> **Exercise requirements**
Copy each line below without leaving any out.

> **Provided data**
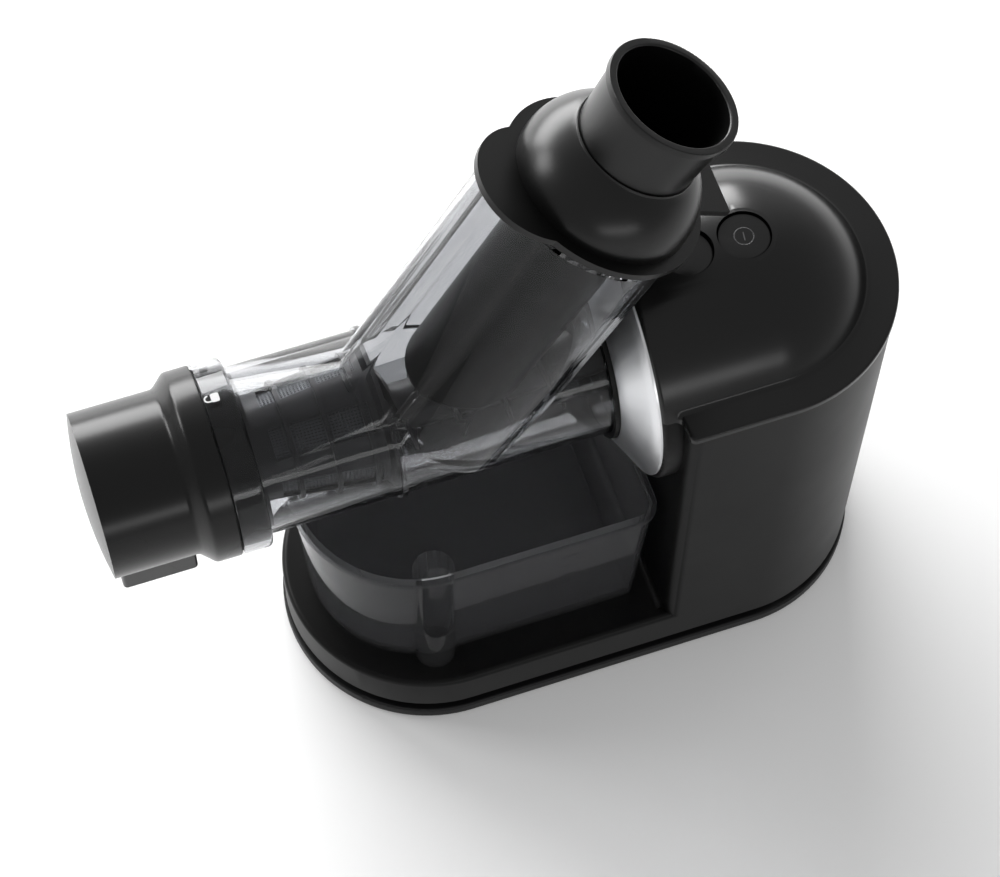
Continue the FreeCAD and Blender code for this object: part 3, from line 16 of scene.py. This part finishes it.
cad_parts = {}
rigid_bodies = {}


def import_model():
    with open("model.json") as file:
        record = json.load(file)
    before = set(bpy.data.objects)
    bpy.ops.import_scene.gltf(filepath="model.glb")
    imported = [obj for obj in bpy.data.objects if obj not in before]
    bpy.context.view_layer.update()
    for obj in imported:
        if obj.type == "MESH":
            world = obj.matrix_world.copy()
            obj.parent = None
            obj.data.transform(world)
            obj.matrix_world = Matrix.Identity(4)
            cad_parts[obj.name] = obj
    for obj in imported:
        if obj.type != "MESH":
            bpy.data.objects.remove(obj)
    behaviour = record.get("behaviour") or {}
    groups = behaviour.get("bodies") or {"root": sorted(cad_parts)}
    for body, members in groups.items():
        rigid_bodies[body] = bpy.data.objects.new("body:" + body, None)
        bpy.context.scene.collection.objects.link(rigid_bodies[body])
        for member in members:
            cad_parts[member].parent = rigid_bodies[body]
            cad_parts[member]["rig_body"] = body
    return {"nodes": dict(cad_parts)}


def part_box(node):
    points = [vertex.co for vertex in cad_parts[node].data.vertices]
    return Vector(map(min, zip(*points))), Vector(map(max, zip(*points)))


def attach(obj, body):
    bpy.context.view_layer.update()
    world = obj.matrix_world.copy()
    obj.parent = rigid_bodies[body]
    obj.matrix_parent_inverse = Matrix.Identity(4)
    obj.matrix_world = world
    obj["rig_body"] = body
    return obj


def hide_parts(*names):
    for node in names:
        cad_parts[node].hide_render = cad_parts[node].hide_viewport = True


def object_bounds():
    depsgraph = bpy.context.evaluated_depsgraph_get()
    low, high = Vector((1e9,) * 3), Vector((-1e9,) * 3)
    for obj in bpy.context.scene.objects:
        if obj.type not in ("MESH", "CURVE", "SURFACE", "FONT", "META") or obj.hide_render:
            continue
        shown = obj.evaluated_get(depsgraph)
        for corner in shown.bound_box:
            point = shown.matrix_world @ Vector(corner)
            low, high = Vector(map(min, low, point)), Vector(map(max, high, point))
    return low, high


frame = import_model()
nodes = frame["nodes"]
cad_low, cad_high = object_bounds()
scene = bpy.context.scene
scene.view_settings.view_transform = "Standard"
mm = 0.001
print("CAD box in mm:", [round(v / mm, 1) for v in cad_high - cad_low])

# %% [markdown]
# The camera first. It looks steeply down on the juicer, from the front and a little from the
# left. A long lens far away and a wide lens close by can frame the object alike, but only one of
# them gives the right size of the near cup against the far base. Here the lens is about 107 mm,
# 1.3 m from the juicer's middle, turned by a small roll.

# %% Camera
camera_place = Vector((-0.20765, -0.5860, 1.3184))
camera_back = Vector((-0.15856, -0.43681, 0.88547)).normalized()
camera_roll = math.radians(1.25)
camera_lens = 107.31

level_right = Vector((0, 0, 1)).cross(camera_back).normalized()
level_up = camera_back.cross(level_right)
camera_right = level_right * math.cos(camera_roll) + level_up * math.sin(camera_roll)
camera_up = level_up * math.cos(camera_roll) - level_right * math.sin(camera_roll)
camera_data = bpy.data.cameras.new("studio_camera")
camera_data.lens = camera_lens
camera_data.sensor_width = 36.0
camera_data.clip_end = 20.0
camera = bpy.data.objects.new("studio_camera", camera_data)
scene.collection.objects.link(camera)
turn = Matrix((camera_right, camera_up, camera_back)).transposed()
camera.matrix_world = Matrix.Translation(camera_place) @ turn.to_4x4()
scene.camera = camera
print("camera looks along", [round(v, 3) for v in -camera_back])

# %% [markdown]
# Two helpers serve every material. Colours are picked as sRGB hex values, as a designer reads
# them off a sample, but the shader works in linear light, so one function converts them. The
# other adds a node: its settings are properties, and its inputs are plain values or the sockets
# that feed them, which keeps each material short enough to read as a recipe.

# %% Helpers for materials
def linear(hex_colour):
    """An sRGB hex colour as linear red, green, blue and alpha."""
    parts = [int(hex_colour[i:i + 2], 16) / 255 for i in (1, 3, 5)]
    return [v / 12.92 if v <= 0.04045 else ((v + 0.055) / 1.055) ** 2.4 for v in parts] + [1.0]


def add_node(tree, kind, inputs=None, **settings):
    """Adds a node with its settings, and its input values or the sockets that feed them."""
    made = tree.nodes.new(kind)
    for name, value in settings.items():
        setattr(made, name, value)
    for name, value in (inputs or {}).items():
        if isinstance(value, bpy.types.NodeSocket):
            tree.links.new(value, made.inputs[name])
        else:
            made.inputs[name].default_value = value
    return made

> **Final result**
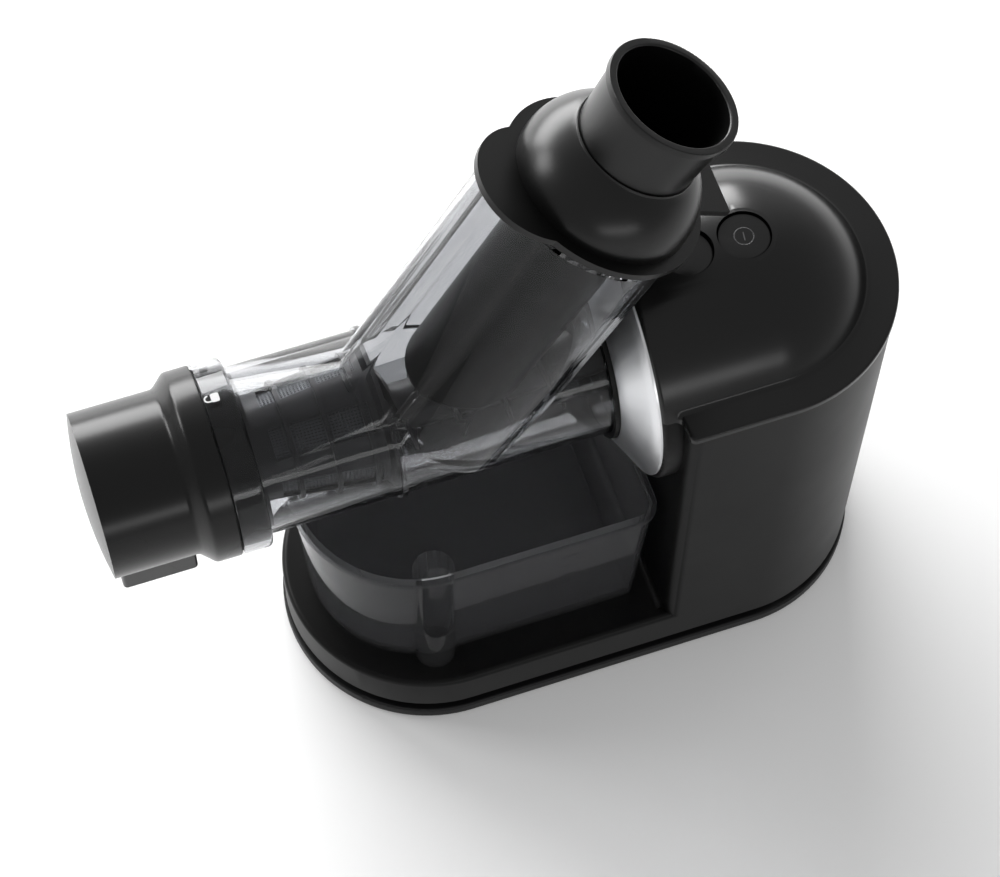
Continue the FreeCAD and Blender code for this object: part 3, from line 16 of scene.py. This part finishes it.
cad_parts = {}
rigid_bodies = {}


def import_model():
    with open("model.json") as file:
        record = json.load(file)
    before = set(bpy.data.objects)
    bpy.ops.import_scene.gltf(filepath="model.glb")
    imported = [obj for obj in bpy.data.objects if obj not in before]
    bpy.context.view_layer.update()
    for obj in imported:
        if obj.type == "MESH":
            world = obj.matrix_world.copy()
            obj.parent = None
            obj.data.transform(world)
            obj.matrix_world = Matrix.Identity(4)
            cad_parts[obj.name] = obj
    for obj in imported:
        if obj.type != "MESH":
            bpy.data.objects.remove(obj)
    behaviour = record.get("behaviour") or {}
    groups = behaviour.get("bodies") or {"root": sorted(cad_parts)}
    for body, members in groups.items():
        rigid_bodies[body] = bpy.data.objects.new("body:" + body, None)
        bpy.context.scene.collection.objects.link(rigid_bodies[body])
        for member in members:
            cad_parts[member].parent = rigid_bodies[body]
            cad_parts[member]["rig_body"] = body
    return {"nodes": dict(cad_parts)}


def part_box(node):
    points = [vertex.co for vertex in cad_parts[node].data.vertices]
    return Vector(map(min, zip(*points))), Vector(map(max, zip(*points)))


def attach(obj, body):
    bpy.context.view_layer.update()
    world = obj.matrix_world.copy()
    obj.parent = rigid_bodies[body]
    obj.matrix_parent_inverse = Matrix.Identity(4)
    obj.matrix_world = world
    obj["rig_body"] = body
    return obj


def hide_parts(*names):
    for node in names:
        cad_parts[node].hide_render = cad_parts[node].hide_viewport = True


def object_bounds():
    depsgraph = bpy.context.evaluated_depsgraph_get()
    low, high = Vector((1e9,) * 3), Vector((-1e9,) * 3)
    for obj in bpy.context.scene.objects:
        if obj.type not in ("MESH", "CURVE", "SURFACE", "FONT", "META") or obj.hide_render:
            continue
        shown = obj.evaluated_get(depsgraph)
        for corner in shown.bound_box:
            point = shown.matrix_world @ Vector(corner)
            low, high = Vector(map(min, low, point)), Vector(map(max, high, point))
    return low, high


frame = import_model()
nodes = frame["nodes"]
cad_low, cad_high = object_bounds()
scene = bpy.context.scene
scene.view_settings.view_transform = "Standard"
mm = 0.001
print("CAD box in mm:", [round(v / mm, 1) for v in cad_high - cad_low])

# %% [markdown]
# The camera first. It looks steeply down on the juicer, from the front and a little from the
# left. A long lens far away and a wide lens close by can frame the object alike, but only one of
# them gives the right size of the near cup against the far base. Here the lens is about 107 mm,
# 1.3 m from the juicer's middle, turned by a small roll.

# %% Camera
camera_place = Vector((-0.20765, -0.5860, 1.3184))
camera_back = Vector((-0.15856, -0.43681, 0.88547)).normalized()
camera_roll = math.radians(1.25)
camera_lens = 107.31

level_right = Vector((0, 0, 1)).cross(camera_back).normalized()
level_up = camera_back.cross(level_right)
camera_right = level_right * math.cos(camera_roll) + level_up * math.sin(camera_roll)
camera_up = level_up * math.cos(camera_roll) - level_right * math.sin(camera_roll)
camera_data = bpy.data.cameras.new("studio_camera")
camera_data.lens = camera_lens
camera_data.sensor_width = 36.0
camera_data.clip_end = 20.0
camera = bpy.data.objects.new("studio_camera", camera_data)
scene.collection.objects.link(camera)
turn = Matrix((camera_right, camera_up, camera_back)).transposed()
camera.matrix_world = Matrix.Translation(camera_place) @ turn.to_4x4()
scene.camera = camera
print("camera looks along", [round(v, 3) for v in -camera_back])

# %% [markdown]
# Two helpers serve every material. Colours are picked as sRGB hex values, as a designer reads
# them off a sample, but the shader works in linear light, so one function converts them. The
# other adds a node: its settings are properties, and its inputs are plain values or the sockets
# that feed them, which keeps each material short enough to read as a recipe.

# %% Helpers for materials
def linear(hex_colour):
    """An sRGB hex colour as linear red, green, blue and alpha."""
    parts = [int(hex_colour[i:i + 2], 16) / 255 for i in (1, 3, 5)]
    return [v / 12.92 if v <= 0.04045 else ((v + 0.055) / 1.055) ** 2.4 for v in parts] + [1.0]


def add_node(tree, kind, inputs=None, **settings):
    """Adds a node with its settings, and its input values or the sockets that feed them."""
    made = tree.nodes.new(kind)
    for name, value in settings.items():
        setattr(made, name, value)
    for name, value in (inputs or {}).items():
        if isinstance(value, bpy.types.NodeSocket):
            tree.links.new(value, made.inputs[name])
        else:
            made.inputs[name].default_value = value
    return made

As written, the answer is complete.